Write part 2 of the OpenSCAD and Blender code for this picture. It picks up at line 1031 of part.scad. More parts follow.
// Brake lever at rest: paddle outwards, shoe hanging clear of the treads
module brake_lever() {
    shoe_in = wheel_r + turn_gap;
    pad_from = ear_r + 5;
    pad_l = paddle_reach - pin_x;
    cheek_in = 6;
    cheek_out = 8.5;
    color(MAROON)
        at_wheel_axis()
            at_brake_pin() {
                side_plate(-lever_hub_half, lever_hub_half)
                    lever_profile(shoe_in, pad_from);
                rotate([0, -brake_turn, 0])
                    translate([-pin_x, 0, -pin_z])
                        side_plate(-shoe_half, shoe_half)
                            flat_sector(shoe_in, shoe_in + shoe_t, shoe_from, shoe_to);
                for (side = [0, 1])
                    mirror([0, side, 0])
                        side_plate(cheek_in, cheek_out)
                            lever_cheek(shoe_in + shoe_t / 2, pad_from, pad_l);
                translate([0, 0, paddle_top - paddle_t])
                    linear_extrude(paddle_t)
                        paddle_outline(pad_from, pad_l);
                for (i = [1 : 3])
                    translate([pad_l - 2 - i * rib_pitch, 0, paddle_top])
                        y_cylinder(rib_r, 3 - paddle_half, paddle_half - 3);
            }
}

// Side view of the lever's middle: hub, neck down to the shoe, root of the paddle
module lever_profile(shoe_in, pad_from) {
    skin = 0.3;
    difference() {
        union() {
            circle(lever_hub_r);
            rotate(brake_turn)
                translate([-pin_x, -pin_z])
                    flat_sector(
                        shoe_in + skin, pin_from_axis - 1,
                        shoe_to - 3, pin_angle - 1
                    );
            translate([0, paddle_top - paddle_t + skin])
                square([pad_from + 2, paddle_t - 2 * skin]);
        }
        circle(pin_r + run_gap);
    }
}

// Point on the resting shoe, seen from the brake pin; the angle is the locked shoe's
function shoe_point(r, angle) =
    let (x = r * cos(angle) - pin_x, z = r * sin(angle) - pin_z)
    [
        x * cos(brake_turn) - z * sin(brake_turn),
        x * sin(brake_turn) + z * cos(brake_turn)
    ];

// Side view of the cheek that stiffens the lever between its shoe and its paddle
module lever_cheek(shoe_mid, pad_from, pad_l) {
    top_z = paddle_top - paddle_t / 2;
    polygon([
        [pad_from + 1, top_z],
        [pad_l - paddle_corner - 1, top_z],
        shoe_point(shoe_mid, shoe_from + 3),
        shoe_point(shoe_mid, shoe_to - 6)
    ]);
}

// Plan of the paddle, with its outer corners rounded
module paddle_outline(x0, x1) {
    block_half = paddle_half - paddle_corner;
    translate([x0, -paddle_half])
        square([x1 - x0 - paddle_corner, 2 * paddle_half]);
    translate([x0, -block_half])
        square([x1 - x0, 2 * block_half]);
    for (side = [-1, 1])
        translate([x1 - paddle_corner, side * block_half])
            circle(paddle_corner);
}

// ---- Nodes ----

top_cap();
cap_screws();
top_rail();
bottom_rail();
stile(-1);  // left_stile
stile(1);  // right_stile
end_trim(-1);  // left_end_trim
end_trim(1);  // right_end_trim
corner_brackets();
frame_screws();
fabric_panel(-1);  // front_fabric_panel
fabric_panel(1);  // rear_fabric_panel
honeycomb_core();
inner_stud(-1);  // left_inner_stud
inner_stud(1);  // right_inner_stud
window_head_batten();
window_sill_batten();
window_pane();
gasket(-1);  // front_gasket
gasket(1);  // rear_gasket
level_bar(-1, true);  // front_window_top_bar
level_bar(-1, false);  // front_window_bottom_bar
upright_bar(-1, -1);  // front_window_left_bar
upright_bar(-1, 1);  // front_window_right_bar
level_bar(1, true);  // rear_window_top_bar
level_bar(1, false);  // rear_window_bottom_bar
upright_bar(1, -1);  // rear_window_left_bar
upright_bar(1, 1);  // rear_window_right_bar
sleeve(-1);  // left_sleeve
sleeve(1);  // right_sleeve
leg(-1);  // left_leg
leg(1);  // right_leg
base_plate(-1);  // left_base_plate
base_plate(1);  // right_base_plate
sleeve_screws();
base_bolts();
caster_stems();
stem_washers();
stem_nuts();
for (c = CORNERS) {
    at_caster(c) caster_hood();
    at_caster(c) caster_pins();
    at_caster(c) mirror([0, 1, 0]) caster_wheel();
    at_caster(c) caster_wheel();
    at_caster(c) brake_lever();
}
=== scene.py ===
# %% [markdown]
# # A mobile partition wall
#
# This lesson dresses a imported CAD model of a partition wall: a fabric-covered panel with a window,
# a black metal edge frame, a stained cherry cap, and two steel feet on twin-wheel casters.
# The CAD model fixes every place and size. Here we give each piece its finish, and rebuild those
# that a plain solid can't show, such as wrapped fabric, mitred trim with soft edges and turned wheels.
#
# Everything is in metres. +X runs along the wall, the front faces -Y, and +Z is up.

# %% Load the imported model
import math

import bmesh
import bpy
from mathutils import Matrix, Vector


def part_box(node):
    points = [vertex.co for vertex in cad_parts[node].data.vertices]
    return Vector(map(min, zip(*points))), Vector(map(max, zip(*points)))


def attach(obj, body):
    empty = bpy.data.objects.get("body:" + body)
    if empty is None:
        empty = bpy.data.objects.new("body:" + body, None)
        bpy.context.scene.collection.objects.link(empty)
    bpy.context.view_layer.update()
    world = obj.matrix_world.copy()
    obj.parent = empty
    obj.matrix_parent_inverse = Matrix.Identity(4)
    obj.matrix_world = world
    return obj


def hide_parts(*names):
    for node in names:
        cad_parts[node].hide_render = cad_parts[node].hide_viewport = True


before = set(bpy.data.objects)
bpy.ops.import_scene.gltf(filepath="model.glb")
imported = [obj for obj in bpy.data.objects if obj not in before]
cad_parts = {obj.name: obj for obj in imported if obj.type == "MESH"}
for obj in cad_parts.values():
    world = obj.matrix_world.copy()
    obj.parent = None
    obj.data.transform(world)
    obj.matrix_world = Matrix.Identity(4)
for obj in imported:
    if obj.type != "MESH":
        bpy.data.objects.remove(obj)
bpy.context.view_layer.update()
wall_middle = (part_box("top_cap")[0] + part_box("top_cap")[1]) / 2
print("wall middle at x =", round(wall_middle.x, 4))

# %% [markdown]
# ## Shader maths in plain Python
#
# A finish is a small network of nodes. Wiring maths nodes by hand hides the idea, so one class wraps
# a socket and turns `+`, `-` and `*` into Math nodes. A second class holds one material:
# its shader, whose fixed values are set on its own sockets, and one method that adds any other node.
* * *
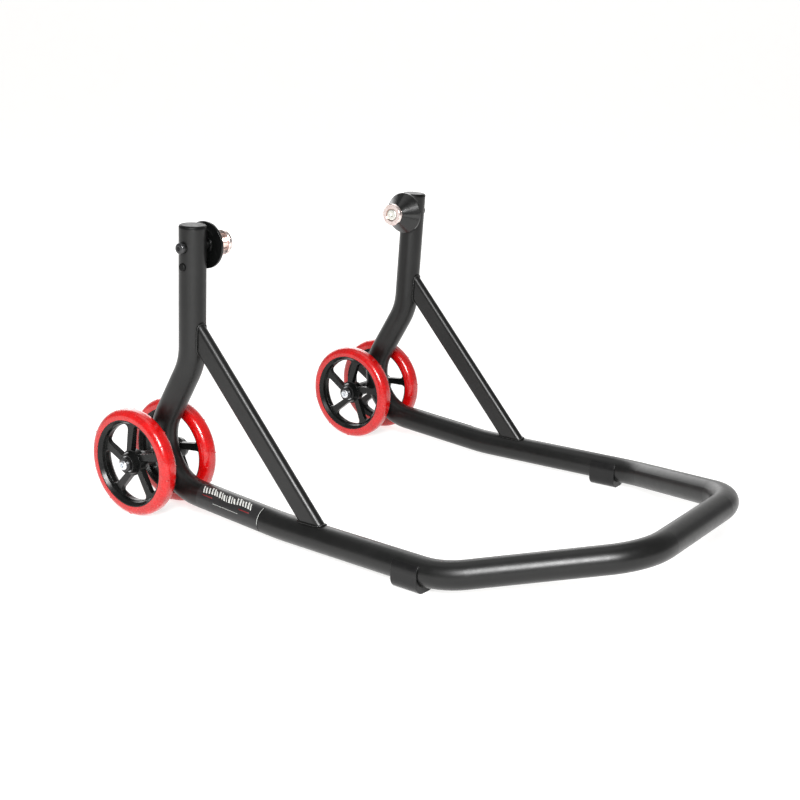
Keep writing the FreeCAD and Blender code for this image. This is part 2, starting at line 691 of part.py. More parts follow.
* * *
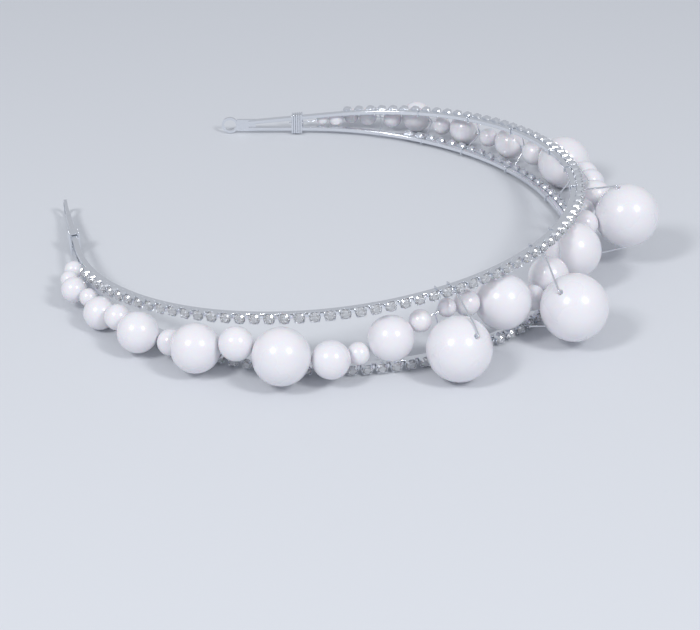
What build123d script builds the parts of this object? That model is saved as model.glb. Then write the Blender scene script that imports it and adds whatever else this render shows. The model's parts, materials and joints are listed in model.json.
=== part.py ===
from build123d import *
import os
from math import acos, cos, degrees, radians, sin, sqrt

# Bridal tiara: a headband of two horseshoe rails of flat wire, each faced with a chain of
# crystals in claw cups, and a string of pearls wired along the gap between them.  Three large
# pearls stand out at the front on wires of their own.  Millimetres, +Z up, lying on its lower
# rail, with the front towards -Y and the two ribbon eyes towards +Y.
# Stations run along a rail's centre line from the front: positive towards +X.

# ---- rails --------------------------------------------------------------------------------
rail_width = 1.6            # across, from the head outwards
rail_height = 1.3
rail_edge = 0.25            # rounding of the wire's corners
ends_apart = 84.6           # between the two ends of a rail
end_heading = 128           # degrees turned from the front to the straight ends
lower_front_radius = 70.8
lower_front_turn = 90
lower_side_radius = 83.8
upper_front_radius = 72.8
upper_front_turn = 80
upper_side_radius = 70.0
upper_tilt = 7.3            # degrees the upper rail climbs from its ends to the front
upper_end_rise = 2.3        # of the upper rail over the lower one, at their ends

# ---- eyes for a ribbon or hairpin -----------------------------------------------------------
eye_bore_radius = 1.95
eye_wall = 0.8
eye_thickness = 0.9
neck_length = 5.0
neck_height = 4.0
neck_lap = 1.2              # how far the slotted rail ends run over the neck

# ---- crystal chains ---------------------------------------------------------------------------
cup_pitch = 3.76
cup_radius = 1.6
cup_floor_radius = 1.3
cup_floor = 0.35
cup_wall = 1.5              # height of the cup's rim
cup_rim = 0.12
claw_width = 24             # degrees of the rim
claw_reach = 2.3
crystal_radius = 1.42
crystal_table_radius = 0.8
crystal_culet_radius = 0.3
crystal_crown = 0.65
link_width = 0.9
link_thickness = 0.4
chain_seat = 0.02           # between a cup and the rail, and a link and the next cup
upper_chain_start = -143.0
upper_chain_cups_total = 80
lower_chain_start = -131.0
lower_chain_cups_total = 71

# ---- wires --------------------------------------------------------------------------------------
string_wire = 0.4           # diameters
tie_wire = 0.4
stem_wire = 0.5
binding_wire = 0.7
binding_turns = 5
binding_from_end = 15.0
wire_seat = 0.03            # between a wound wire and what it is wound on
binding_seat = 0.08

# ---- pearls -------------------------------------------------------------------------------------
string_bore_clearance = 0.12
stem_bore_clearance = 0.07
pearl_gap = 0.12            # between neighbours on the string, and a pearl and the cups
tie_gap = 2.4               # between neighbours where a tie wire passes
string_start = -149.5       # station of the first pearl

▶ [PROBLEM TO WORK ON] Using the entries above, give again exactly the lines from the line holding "stem_nuts();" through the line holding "bpy.context.scene.collection.objects.link(empty)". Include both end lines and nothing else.

▶ [OUTPUT]
stem_nuts();
for (c = CORNERS) {
    at_caster(c) caster_hood();
    at_caster(c) caster_pins();
    at_caster(c) mirror([0, 1, 0]) caster_wheel();
    at_caster(c) caster_wheel();
    at_caster(c) brake_lever();
}
=== scene.py ===
# %% [markdown]
# # A mobile partition wall
#
# This lesson dresses a imported CAD model of a partition wall: a fabric-covered panel with a window,
# a black metal edge frame, a stained cherry cap, and two steel feet on twin-wheel casters.
# The CAD model fixes every place and size. Here we give each piece its finish, and rebuild those
# that a plain solid can't show, such as wrapped fabric, mitred trim with soft edges and turned wheels.
#
# Everything is in metres. +X runs along the wall, the front faces -Y, and +Z is up.

# %% Load the imported model
import math

import bmesh
import bpy
from mathutils import Matrix, Vector


def part_box(node):
    points = [vertex.co for vertex in cad_parts[node].data.vertices]
    return Vector(map(min, zip(*points))), Vector(map(max, zip(*points)))


def attach(obj, body):
    empty = bpy.data.objects.get("body:" + body)
    if empty is None:
        empty = bpy.data.objects.new("body:" + body, None)
        bpy.context.scene.collection.objects.link(empty)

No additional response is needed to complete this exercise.